M. Longchamps: C'est que, dans notre tâche de tous les jours, si on faisait la consultation telle que souhaitée par tous et chacun, on ne ferait pratiquement que cela. Cela devient lourd à la longue. On croit à la consultation, mais on se demande s'il n'y aurait pas moyen de simplifier. C'est tellement réparti et tellement éparpillé. Les enseignants veulent être consultés, les parents veulent être consultés, les PME veulent être consultées, les employés de soutien veulent être consultés, on n'en finit plus. Si, en plus, il faut consulter les organismes extérieurs...

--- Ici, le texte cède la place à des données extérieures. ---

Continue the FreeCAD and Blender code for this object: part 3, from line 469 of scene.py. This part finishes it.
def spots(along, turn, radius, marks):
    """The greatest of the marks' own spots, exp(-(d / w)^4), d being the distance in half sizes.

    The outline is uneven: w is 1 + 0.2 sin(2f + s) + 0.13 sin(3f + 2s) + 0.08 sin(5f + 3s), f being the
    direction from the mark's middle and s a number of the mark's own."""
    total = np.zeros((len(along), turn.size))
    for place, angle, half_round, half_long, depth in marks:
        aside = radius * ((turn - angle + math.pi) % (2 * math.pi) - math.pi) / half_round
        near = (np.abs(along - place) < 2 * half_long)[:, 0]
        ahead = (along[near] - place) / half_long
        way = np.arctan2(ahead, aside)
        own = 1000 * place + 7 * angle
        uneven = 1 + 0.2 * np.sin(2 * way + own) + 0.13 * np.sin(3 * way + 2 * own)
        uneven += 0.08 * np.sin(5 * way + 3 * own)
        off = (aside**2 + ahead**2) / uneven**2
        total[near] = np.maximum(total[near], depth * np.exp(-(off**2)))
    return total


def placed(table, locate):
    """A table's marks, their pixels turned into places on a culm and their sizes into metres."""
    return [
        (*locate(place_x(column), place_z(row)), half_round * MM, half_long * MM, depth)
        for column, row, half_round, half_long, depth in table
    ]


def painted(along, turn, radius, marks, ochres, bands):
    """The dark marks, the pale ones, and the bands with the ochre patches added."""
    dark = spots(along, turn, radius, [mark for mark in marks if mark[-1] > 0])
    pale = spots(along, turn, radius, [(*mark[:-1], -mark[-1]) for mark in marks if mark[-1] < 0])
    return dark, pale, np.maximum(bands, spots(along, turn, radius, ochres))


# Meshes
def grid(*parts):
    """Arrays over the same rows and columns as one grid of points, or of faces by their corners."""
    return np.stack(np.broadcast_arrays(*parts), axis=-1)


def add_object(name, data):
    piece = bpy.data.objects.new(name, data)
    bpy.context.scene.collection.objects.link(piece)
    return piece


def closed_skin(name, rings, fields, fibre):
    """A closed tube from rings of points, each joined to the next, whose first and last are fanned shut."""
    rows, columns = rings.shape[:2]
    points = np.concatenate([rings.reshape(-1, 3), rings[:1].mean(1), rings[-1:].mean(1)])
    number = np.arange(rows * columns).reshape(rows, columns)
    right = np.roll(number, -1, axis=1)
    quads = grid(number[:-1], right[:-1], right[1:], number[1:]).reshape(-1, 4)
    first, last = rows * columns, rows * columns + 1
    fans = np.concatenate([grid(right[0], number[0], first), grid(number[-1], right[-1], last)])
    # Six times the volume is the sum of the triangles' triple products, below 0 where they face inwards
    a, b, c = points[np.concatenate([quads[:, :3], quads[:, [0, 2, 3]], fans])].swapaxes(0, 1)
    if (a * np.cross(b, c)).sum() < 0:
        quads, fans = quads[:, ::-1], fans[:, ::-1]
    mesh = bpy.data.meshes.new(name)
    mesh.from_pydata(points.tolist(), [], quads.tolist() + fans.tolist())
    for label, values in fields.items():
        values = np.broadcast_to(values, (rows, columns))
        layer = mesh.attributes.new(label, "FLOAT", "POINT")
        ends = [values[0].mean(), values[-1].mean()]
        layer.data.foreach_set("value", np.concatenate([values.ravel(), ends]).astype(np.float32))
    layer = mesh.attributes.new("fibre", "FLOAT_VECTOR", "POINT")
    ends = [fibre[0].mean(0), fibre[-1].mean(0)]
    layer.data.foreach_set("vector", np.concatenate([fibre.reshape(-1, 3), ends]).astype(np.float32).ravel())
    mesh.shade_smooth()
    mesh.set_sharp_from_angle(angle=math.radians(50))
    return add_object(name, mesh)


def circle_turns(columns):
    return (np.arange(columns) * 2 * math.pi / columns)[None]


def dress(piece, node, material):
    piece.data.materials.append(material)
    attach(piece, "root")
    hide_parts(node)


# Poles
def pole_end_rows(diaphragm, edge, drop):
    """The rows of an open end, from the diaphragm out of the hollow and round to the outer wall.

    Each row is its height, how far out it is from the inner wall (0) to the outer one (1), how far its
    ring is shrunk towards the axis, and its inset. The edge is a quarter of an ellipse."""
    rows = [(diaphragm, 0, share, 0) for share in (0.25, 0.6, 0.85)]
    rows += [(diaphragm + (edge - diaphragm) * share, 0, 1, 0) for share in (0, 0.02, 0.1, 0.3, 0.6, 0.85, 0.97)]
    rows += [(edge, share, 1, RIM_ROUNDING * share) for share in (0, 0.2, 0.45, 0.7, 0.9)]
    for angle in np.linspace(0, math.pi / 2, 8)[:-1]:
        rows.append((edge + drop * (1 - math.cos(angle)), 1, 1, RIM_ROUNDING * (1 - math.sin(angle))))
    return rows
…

Mme Blackburn: Une toute dernière question. Vous dites qu'il ne faudrait pas plus de deux établissements pour constituer une école, mais je pense à cette question. Je pense à des situations dans mon comté où vous avez une petite école qui est à 22 milles, une trentaine de kilomètres de sa voisine et aux parents qui ont des besoins, ont une attente particulière à l'endroit de cette école. Ne devrait-il pas y avoir aussi un comité ou deux comités pour une même école, par exemple?

M. Longchamps: Nous n'avons pas d'objection à cela. Remarquez bien que cela suppose des rencontres en double, mais ce que nous disons, c'est ce que nous voulons éviter, parce que le texte de loi est très large. Celui-ci peut même vouloir dire, à la limite, qu'une commission scolaire pourrait nommer une école pour l'ensemble de ses immeubles. Il n'y a aucune restriction dans le fond. Nous nous disons, s'il y a deux bâtisses ou deux immeubles, comme vous dites, par exemple, et il y a beaucoup de directions d'école surtout dans les parties rurales qui ont à administrer deux immeubles aussi distants que ceux que vous mentionnez, qu'il faut penser au temps que ces personnes doivent mettre sur la route: Elles ne sont pas dans les écoles pour donner le service qu'elles doivent donner. Si on va au-delà de deux écoles, ces personnes ne vont faire que passer à vol d'oiseau et les gens, à notre point de vue, ont droit à des services de qualité. Ce n'est pas parce qu'ils sont dans une petite école qu'ils doivent se priver des services de supervision pédagogique adéquats.

Le Président (M. Parent, Sauvé): Je vous remercie, M. Longchamps. Mme la députée en conclusion.

Mme Blackburn: Oui, en conclusion, je dois dire que je partage assez votre avis là-dessus. Il ne faudrait pas multiplier le nombre d'établissements pour une même école, parce que cela pose vraiment des problèmes de rapports et de contacts entre les différents groupes de personnel et parce que les besoins, les attentes des écoles varient selon les milieux. Écoutez, je conclurai là-dessus en vous remerciant à nouveau de votre participation à cette commission parlementaire. Je dirais que le complément d'information que vous nous avez donné nous permet de faire une lecture un peu plus juste de votre mémoire et de vos attentes. Je vous remercie.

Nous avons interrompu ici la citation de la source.